The request
Reproduce every entry in the listing without alteration.

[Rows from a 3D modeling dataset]

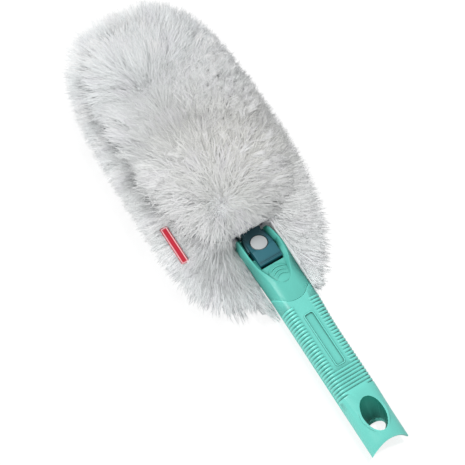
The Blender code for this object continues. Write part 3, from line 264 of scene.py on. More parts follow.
@dataclass(frozen=True)
class MouldedPlastic:
    """Satin injection-moulded plastic with a fine grain."""

    name: str
    colour: Colour
    roughness: float = 0.36
    grain: float = 1600.0
    grain_strength: float = 0.12
    mottle: float = 0.03
    specular: float = 0.45
    # Painted shade: ambient occlusion darkens the colour in hollows and in crevices such as the ribs' valleys
    hollow_shade: float = 0.22
    hollow_reach: float = 0.016
    hollow_start: float = 0.2
    crevice_shade: float = 0.42
    crevice_reach: float = 0.0016
    crevice_start: float = 0.4
    open_end: float = 0.94
    shade_tint: Colour = (0.6, 1.0, 0.96)
    # Painted shade on the walls that their attribute picks out, where the specular is also dulled
    wall_shade: float = 0.0
    wall_shade_tint: Colour = (0.3, 1.0, 0.86)
    wall_specular: float = 0.06
    # Painted light and shade on the ribs, from their attribute
    painted_rib_contrast: float = 0.0
    # Painted highlights: convex edges are lightened, found by ambient occlusion inside the piece
    edge_light: float = 1.22
    edge_reach: float = 0.0009
    edge_span: Span = (0.45, 0.95)
    # Painted shadow: the colour darkens towards the piece's front, between these places along X in metres
    front_shade: float = 1.0
    front_places: Span = (0.015, 0.028)
    flow_scale: float = 45.0
    flow_stretch: Point = (0.4, 1.0, 1.0)
    gloss_scale: float = 220.0
    gloss_spread: Span = (0.05, 0.07)
    grain_depth: float = 0.00012

    def shaded(self, bench: NodeBench, colour: Socket) -> Socket:
        """Paints light and shade into the colour: painted shade in hollows, in crevices, on marked walls and
        towards the piece's front, painted highlights on convex edges, and painted light and shade on the
        ribs.

        Args:
            bench: The material's node bench.
            colour: The colour's socket.

        Returns:
            The deepened colour's socket.
        """
        shades = []
        depths = (
            (self.hollow_reach, self.hollow_shade, self.hollow_start),
            (self.crevice_reach, self.crevice_shade, self.crevice_start),
        )
        # Painted shade in hollows and crevices
        for reach, level, start in depths:
            hollow = bench.add("AmbientOcclusion", {"Distance": reach}, samples=8, only_local=True)
            shade = tinted(self.shade_tint, level)
            shades.append(bench.ramp(hollow.outputs["AO"], shade, WHITE, start, self.open_end))
        # Painted shadow towards the piece's front
        if self.front_shade < 1.0:
            split = bench.add("SeparateXYZ")
            bench.join(bench.add("TexCoord").outputs["Object"], split.inputs["Vector"])
            start, end = self.front_places
            place = bench.add("MapRange", {"From Min": start, "From Max": end})
            bench.join(split.outputs["X"], place.inputs["Value"])
            shades.append(bench.ramp(place.outputs["Result"], (self.front_shade,) * 3, WHITE, 0.0, 1.0))
        # Painted highlights on convex edges
        edge = bench.add(
            "AmbientOcclusion", {"Distance": self.edge_reach}, samples=6, only_local=True, inside=True
        )
        shades.append(bench.ramp(edge.outputs["AO"], (self.edge_light,) * 3, WHITE, *self.edge_span))
        # Painted shade on the walls
        if self.wall_shade > 0.0:
            wall = bench.add("Attribute", attribute_name="painted_wall_shade")
            shade = tinted(self.wall_shade_tint, self.wall_shade)
            shades.append(bench.ramp(wall.outputs["Fac"], WHITE, shade, 0.0, 1.0))
        # Painted light and shade on the ribs
        if self.painted_rib_contrast > 0.0:
            rib = bench.add("Attribute", attribute_name="rib_light")
            low, high = (1.0 - self.painted_rib_contrast,) * 3, (1.0 + self.painted_rib_contrast,) * 3
            shades.append(bench.ramp(rib.outputs["Fac"], low, high, 0.0, 1.0))
        for shade in shades:
            colour = bench.multiply(colour, shade)
        return colour

    def build(self) -> bpy.types.Material:
        """Makes the material.

        Returns:
            The plastic, with painted shade in its hollows and crevices, painted highlights on its edges and
            any other painted light and shade that it is set for, grain, faint flow marks and a varied gloss.
        """
        bench = NodeBench(self.name)
        shader = bench.add("BsdfPrincipled", {"Specular IOR Level": self.specular})
        flow = bench.noise(self.flow_scale, 2.0, self.flow_stretch)
        low, high = tinted(self.colour, 1.0 - self.mottle), tinted(self.colour, 1.0 + self.mottle)
        bench.join(self.shaded(bench, bench.ramp(flow, low, high)), shader.inputs["Base Color"])
        less, more = self.gloss_spread
        gloss = bench.span(bench.noise(self.gloss_scale, 4.0), self.roughness - less, self.roughness + more)
        bench.join(gloss, shader.inputs["Roughness"])
        # The painted wall shade also dulls the specular
        if self.wall_shade > 0.0:
            wall = bench.add("Attribute", attribute_name="painted_wall_shade")
            sheen = bench.span(wall.outputs["Fac"], self.specular, self.wall_specular)
            bench.join(sheen, shader.inputs["Specular IOR Level"])
        grain = bench.noise(self.grain, 2.0)
        bench.join(bench.bump(grain, self.grain_strength, self.grain_depth), shader.inputs["Normal"])
        return bench.finish(shader.outputs["BSDF"])


@dataclass(frozen=True)
class PlatedSteel:
    """Zinc-plated steel of small screws and the spring."""

    name: str = "plated_steel"
    dark: Colour = (0.42, 0.43, 0.45)
    light: Colour = (0.6, 0.61, 0.62)
    scratch_scale: float = 900.0
    scratch_stretch: Point = (1.0, 6.0, 1.0)
    roughness: Span = (0.25, 0.45)

    def build(self) -> bpy.types.Material:
        """Makes the material.

        Returns:
            A grey metal with fine scratches.
        """
        bench = NodeBench(self.name)
        shader = bench.add("BsdfPrincipled", {"Metallic": 1.0})
        scratch = bench.noise(self.scratch_scale, 4.0, self.scratch_stretch)
        bench.join(bench.ramp(scratch, self.dark, self.light), shader.inputs["Base Color"])
        bench.join(bench.span(scratch, *self.roughness), shader.inputs["Roughness"])
        return bench.finish(shader.outputs["BSDF"])


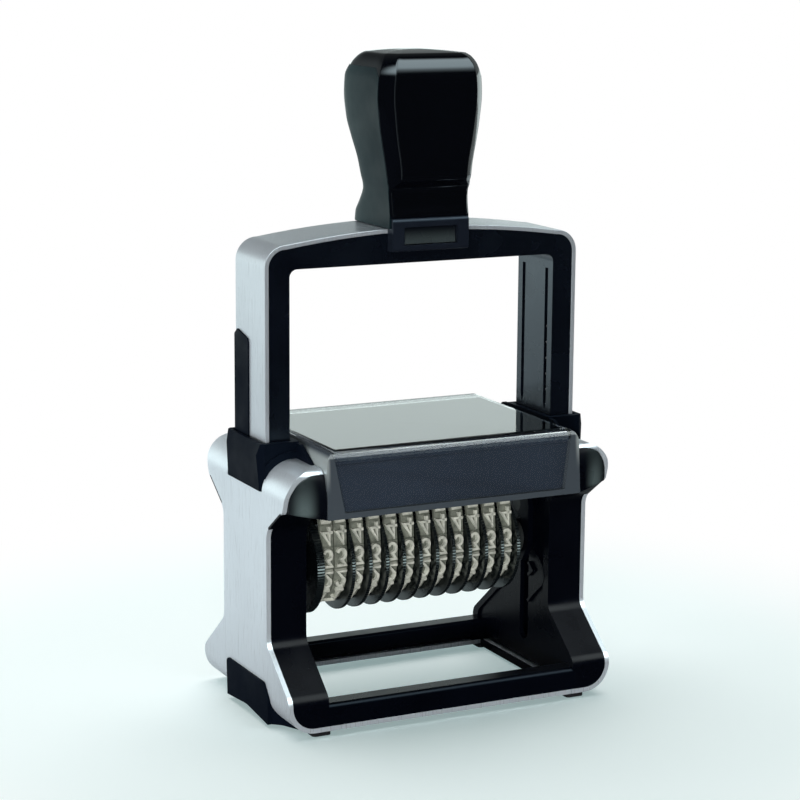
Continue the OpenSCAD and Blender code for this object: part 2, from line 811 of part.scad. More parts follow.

Full output
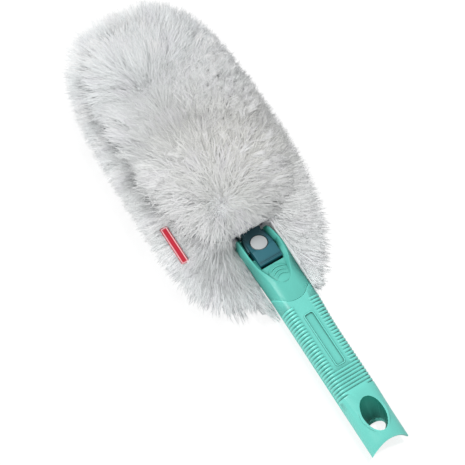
The Blender code for this object continues. Write part 3, from line 264 of scene.py on. More parts follow.
@dataclass(frozen=True)
class MouldedPlastic:
    """Satin injection-moulded plastic with a fine grain."""

    name: str
    colour: Colour
    roughness: float = 0.36
    grain: float = 1600.0
    grain_strength: float = 0.12
    mottle: float = 0.03
    specular: float = 0.45
    # Painted shade: ambient occlusion darkens the colour in hollows and in crevices such as the ribs' valleys
    hollow_shade: float = 0.22
    hollow_reach: float = 0.016
    hollow_start: float = 0.2
    crevice_shade: float = 0.42
    crevice_reach: float = 0.0016
    crevice_start: float = 0.4
    open_end: float = 0.94
    shade_tint: Colour = (0.6, 1.0, 0.96)
    # Painted shade on the walls that their attribute picks out, where the specular is also dulled
    wall_shade: float = 0.0
    wall_shade_tint: Colour = (0.3, 1.0, 0.86)
    wall_specular: float = 0.06
    # Painted light and shade on the ribs, from their attribute
    painted_rib_contrast: float = 0.0
    # Painted highlights: convex edges are lightened, found by ambient occlusion inside the piece
    edge_light: float = 1.22
    edge_reach: float = 0.0009
    edge_span: Span = (0.45, 0.95)
    # Painted shadow: the colour darkens towards the piece's front, between these places along X in metres
    front_shade: float = 1.0
    front_places: Span = (0.015, 0.028)
    flow_scale: float = 45.0
    flow_stretch: Point = (0.4, 1.0, 1.0)
    gloss_scale: float = 220.0
    gloss_spread: Span = (0.05, 0.07)
    grain_depth: float = 0.00012

    def shaded(self, bench: NodeBench, colour: Socket) -> Socket:
        """Paints light and shade into the colour: painted shade in hollows, in crevices, on marked walls and
        towards the piece's front, painted highlights on convex edges, and painted light and shade on the
        ribs.

        Args:
            bench: The material's node bench.
            colour: The colour's socket.

        Returns:
            The deepened colour's socket.
        """
        shades = []
        depths = (
            (self.hollow_reach, self.hollow_shade, self.hollow_start),
            (self.crevice_reach, self.crevice_shade, self.crevice_start),
        )
        # Painted shade in hollows and crevices
        for reach, level, start in depths:
            hollow = bench.add("AmbientOcclusion", {"Distance": reach}, samples=8, only_local=True)
            shade = tinted(self.shade_tint, level)
            shades.append(bench.ramp(hollow.outputs["AO"], shade, WHITE, start, self.open_end))
        # Painted shadow towards the piece's front
        if self.front_shade < 1.0:
            split = bench.add("SeparateXYZ")
            bench.join(bench.add("TexCoord").outputs["Object"], split.inputs["Vector"])
            start, end = self.front_places
            place = bench.add("MapRange", {"From Min": start, "From Max": end})
            bench.join(split.outputs["X"], place.inputs["Value"])
            shades.append(bench.ramp(place.outputs["Result"], (self.front_shade,) * 3, WHITE, 0.0, 1.0))
        # Painted highlights on convex edges
        edge = bench.add(
            "AmbientOcclusion", {"Distance": self.edge_reach}, samples=6, only_local=True, inside=True
        )
        shades.append(bench.ramp(edge.outputs["AO"], (self.edge_light,) * 3, WHITE, *self.edge_span))
        # Painted shade on the walls
        if self.wall_shade > 0.0:
            wall = bench.add("Attribute", attribute_name="painted_wall_shade")
            shade = tinted(self.wall_shade_tint, self.wall_shade)
            shades.append(bench.ramp(wall.outputs["Fac"], WHITE, shade, 0.0, 1.0))
        # Painted light and shade on the ribs
        if self.painted_rib_contrast > 0.0:
            rib = bench.add("Attribute", attribute_name="rib_light")
            low, high = (1.0 - self.painted_rib_contrast,) * 3, (1.0 + self.painted_rib_contrast,) * 3
            shades.append(bench.ramp(rib.outputs["Fac"], low, high, 0.0, 1.0))
        for shade in shades:
            colour = bench.multiply(colour, shade)
        return colour

    def build(self) -> bpy.types.Material:
        """Makes the material.

        Returns:
            The plastic, with painted shade in its hollows and crevices, painted highlights on its edges and
            any other painted light and shade that it is set for, grain, faint flow marks and a varied gloss.
        """
        bench = NodeBench(self.name)
        shader = bench.add("BsdfPrincipled", {"Specular IOR Level": self.specular})
        flow = bench.noise(self.flow_scale, 2.0, self.flow_stretch)
        low, high = tinted(self.colour, 1.0 - self.mottle), tinted(self.colour, 1.0 + self.mottle)
        bench.join(self.shaded(bench, bench.ramp(flow, low, high)), shader.inputs["Base Color"])
        less, more = self.gloss_spread
        gloss = bench.span(bench.noise(self.gloss_scale, 4.0), self.roughness - less, self.roughness + more)
        bench.join(gloss, shader.inputs["Roughness"])
        # The painted wall shade also dulls the specular
        if self.wall_shade > 0.0:
            wall = bench.add("Attribute", attribute_name="painted_wall_shade")
            sheen = bench.span(wall.outputs["Fac"], self.specular, self.wall_specular)
            bench.join(sheen, shader.inputs["Specular IOR Level"])
        grain = bench.noise(self.grain, 2.0)
        bench.join(bench.bump(grain, self.grain_strength, self.grain_depth), shader.inputs["Normal"])
        return bench.finish(shader.outputs["BSDF"])


@dataclass(frozen=True)
class PlatedSteel:
    """Zinc-plated steel of small screws and the spring."""

    name: str = "plated_steel"
    dark: Colour = (0.42, 0.43, 0.45)
    light: Colour = (0.6, 0.61, 0.62)
    scratch_scale: float = 900.0
    scratch_stretch: Point = (1.0, 6.0, 1.0)
    roughness: Span = (0.25, 0.45)

    def build(self) -> bpy.types.Material:
        """Makes the material.

        Returns:
            A grey metal with fine scratches.
        """
        bench = NodeBench(self.name)
        shader = bench.add("BsdfPrincipled", {"Metallic": 1.0})
        scratch = bench.noise(self.scratch_scale, 4.0, self.scratch_stretch)
        bench.join(bench.ramp(scratch, self.dark, self.light), shader.inputs["Base Color"])
        bench.join(bench.span(scratch, *self.roughness), shader.inputs["Roughness"])
        return bench.finish(shader.outputs["BSDF"])


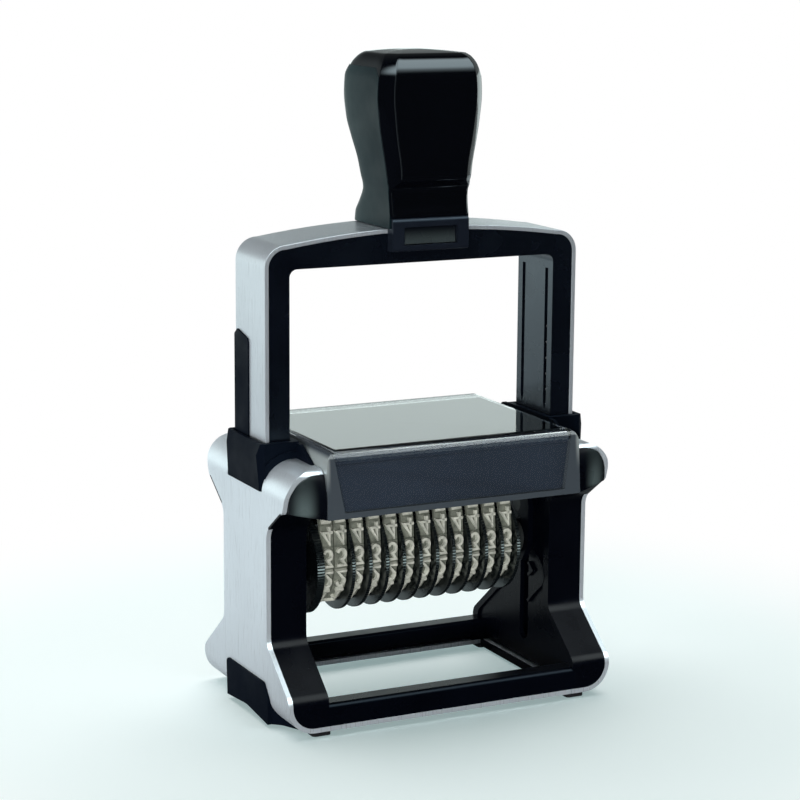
Continue the OpenSCAD and Blender code for this object: part 2, from line 811 of part.scad. More parts follow.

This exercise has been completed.